Your goal. Copy out every line that contains the word "pose".

Data shown.
= = = = = = =
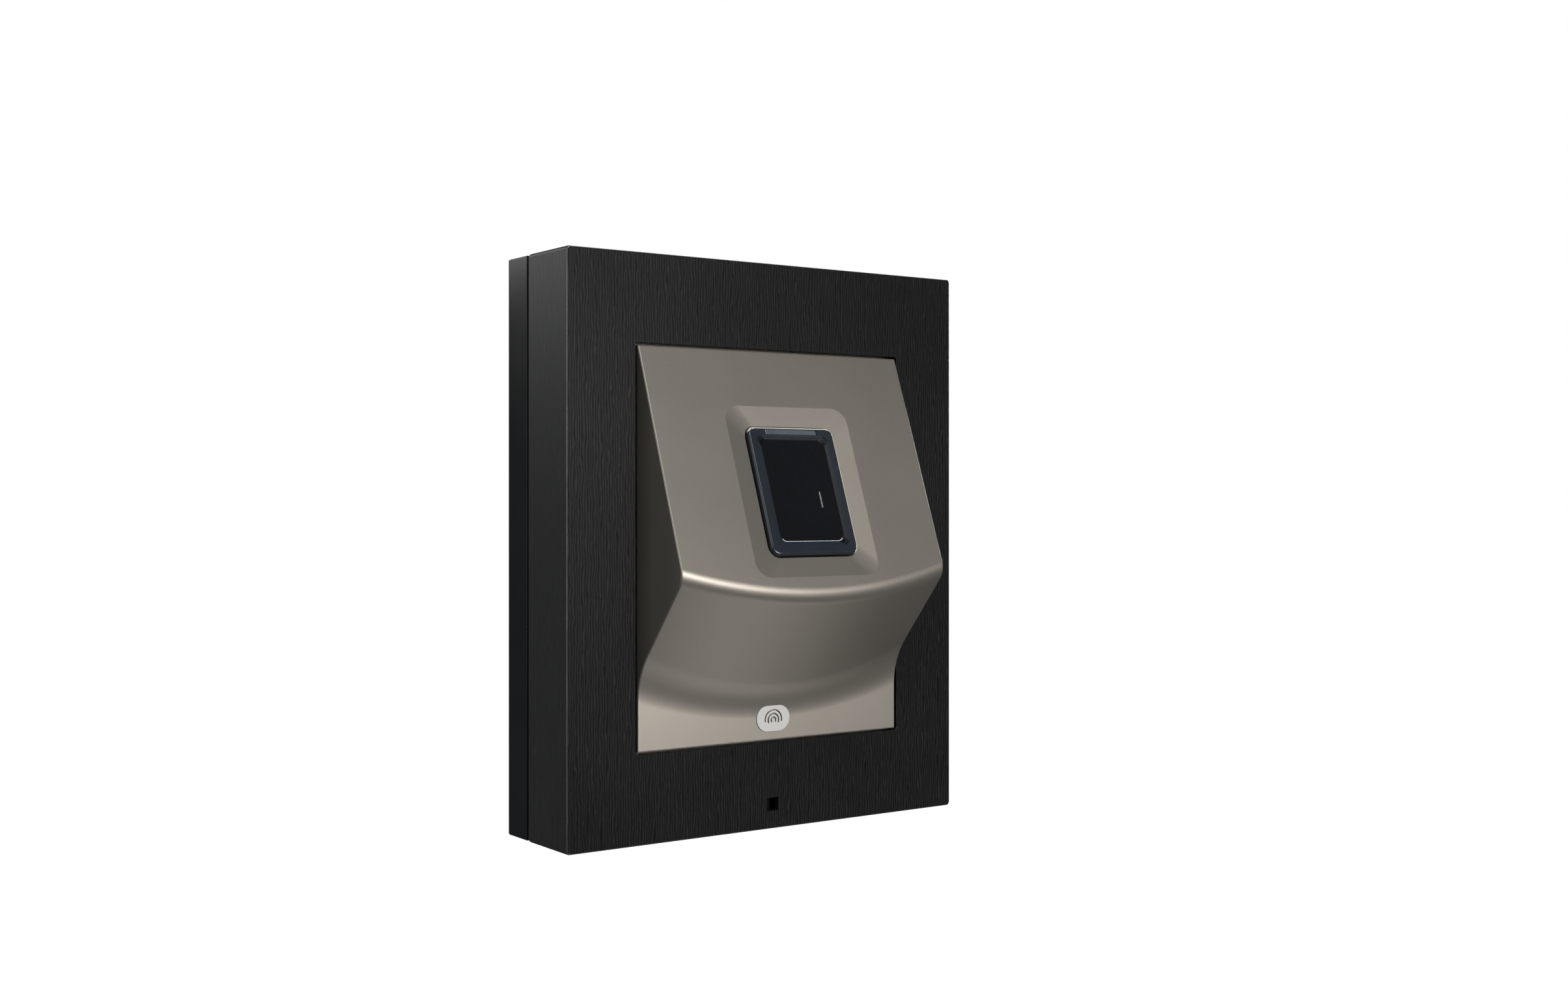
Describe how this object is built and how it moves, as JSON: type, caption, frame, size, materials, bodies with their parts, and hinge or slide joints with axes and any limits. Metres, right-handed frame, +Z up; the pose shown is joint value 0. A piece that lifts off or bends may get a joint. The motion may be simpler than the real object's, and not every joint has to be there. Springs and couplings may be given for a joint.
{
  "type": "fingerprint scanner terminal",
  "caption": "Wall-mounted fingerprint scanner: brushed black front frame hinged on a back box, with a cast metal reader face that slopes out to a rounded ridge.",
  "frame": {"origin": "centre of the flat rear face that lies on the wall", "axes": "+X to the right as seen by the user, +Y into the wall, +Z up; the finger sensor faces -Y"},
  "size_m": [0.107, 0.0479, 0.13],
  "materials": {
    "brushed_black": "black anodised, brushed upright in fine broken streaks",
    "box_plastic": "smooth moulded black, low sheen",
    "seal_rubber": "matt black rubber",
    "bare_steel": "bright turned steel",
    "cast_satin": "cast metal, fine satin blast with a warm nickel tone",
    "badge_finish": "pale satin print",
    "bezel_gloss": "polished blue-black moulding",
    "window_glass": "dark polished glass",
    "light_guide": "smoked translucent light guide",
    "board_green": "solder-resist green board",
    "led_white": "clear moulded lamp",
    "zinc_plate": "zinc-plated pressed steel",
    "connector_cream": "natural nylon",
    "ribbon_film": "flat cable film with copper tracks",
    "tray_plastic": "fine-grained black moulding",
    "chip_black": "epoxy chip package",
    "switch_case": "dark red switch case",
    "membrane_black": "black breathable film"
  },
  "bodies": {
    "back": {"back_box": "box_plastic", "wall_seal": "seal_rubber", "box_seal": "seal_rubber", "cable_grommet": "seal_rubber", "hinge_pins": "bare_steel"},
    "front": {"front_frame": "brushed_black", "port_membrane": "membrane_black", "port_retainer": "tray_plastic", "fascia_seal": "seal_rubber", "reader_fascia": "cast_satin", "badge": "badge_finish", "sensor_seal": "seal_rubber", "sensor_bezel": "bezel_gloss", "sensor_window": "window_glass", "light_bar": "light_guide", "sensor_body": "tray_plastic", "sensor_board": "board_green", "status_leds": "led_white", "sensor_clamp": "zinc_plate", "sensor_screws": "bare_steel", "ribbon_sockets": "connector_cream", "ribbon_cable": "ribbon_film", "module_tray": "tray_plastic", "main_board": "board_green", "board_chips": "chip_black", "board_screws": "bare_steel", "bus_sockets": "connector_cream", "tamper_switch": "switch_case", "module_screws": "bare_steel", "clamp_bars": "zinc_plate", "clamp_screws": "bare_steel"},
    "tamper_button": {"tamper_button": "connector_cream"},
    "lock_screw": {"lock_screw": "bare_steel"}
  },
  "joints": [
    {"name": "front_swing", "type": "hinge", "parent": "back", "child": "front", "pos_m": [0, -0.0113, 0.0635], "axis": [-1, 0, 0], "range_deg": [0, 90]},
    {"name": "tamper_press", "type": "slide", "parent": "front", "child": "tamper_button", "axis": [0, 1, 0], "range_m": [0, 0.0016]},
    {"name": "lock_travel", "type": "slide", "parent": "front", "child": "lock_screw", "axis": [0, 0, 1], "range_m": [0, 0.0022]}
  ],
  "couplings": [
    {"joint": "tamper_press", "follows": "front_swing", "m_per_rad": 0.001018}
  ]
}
= = = = = = =
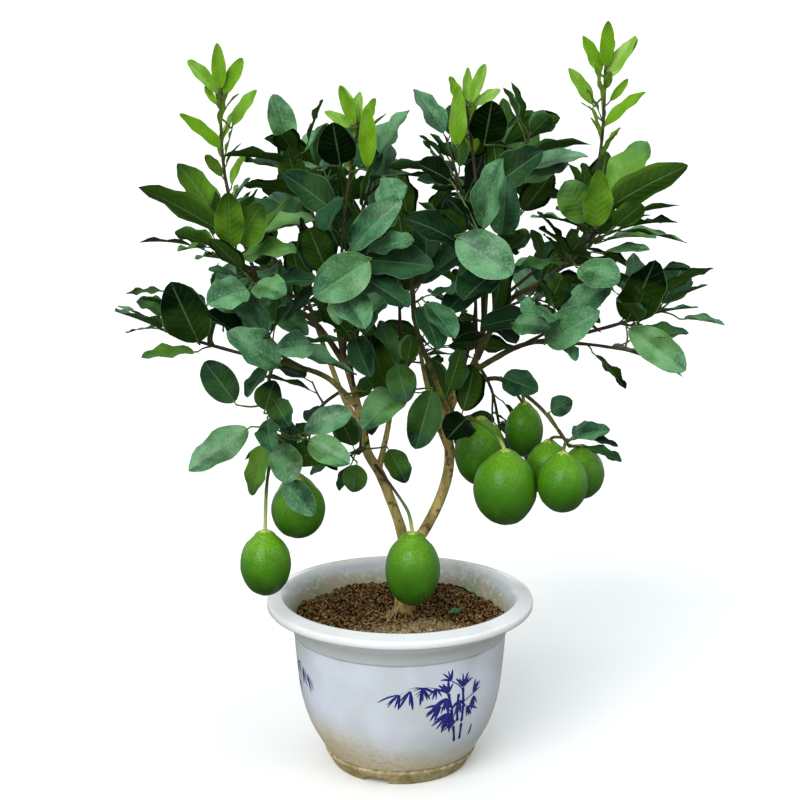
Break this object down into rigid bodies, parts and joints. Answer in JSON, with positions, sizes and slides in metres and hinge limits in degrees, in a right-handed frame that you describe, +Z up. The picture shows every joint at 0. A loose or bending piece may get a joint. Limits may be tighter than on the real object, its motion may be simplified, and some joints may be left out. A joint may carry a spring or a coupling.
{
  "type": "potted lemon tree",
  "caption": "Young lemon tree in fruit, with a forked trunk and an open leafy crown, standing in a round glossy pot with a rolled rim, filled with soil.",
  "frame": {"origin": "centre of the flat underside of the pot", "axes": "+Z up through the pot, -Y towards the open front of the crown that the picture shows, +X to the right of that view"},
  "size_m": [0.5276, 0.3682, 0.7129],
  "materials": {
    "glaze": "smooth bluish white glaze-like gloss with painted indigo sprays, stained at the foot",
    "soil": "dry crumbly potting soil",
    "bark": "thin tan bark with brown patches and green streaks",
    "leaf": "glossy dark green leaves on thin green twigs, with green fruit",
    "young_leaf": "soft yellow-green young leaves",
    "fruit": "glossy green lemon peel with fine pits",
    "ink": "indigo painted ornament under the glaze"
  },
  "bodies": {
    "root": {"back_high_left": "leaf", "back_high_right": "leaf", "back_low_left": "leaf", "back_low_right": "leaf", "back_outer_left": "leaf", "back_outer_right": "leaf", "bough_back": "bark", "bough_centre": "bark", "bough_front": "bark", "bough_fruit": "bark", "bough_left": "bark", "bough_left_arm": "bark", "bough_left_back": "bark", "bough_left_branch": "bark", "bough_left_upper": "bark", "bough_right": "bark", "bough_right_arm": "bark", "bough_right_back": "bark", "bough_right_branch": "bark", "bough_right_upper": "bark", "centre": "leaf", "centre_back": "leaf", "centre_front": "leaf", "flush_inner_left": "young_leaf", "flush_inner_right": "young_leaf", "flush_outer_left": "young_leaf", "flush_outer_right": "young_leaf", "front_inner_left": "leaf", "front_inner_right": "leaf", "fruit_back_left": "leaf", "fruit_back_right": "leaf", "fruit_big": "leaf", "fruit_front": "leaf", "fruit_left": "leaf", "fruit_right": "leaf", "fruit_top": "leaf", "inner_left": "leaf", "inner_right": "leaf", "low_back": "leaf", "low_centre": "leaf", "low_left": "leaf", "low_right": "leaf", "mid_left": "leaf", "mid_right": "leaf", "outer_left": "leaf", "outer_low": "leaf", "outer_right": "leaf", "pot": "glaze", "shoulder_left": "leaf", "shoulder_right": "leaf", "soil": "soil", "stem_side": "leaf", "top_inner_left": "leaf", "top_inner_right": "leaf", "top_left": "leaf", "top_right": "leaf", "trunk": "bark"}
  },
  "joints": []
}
= = = = = = =
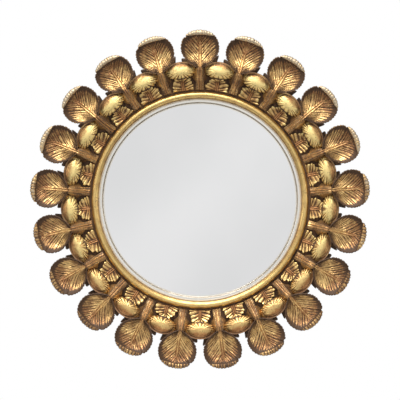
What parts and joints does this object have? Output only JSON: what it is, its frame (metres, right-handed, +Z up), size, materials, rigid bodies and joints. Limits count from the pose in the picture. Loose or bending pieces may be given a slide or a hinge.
= = = = = = =
Task response.
Describe how this object is built and how it moves, as JSON: type, caption, frame, size, materials, bodies with their parts, and hinge or slide joints with axes and any limits. Metres, right-handed frame, +Z up; the pose shown is joint value 0. A piece that lifts off or bends may get a joint. The motion may be simpler than the real object's, and not every joint has to be there. Springs and couplings may be given for a joint.
What parts and joints does this object have? Output only JSON: what it is, its frame (metres, right-handed, +Z up), size, materials, rigid bodies and joints. Limits count from the pose in the picture. Loose or bending pieces may be given a slide or a hinge.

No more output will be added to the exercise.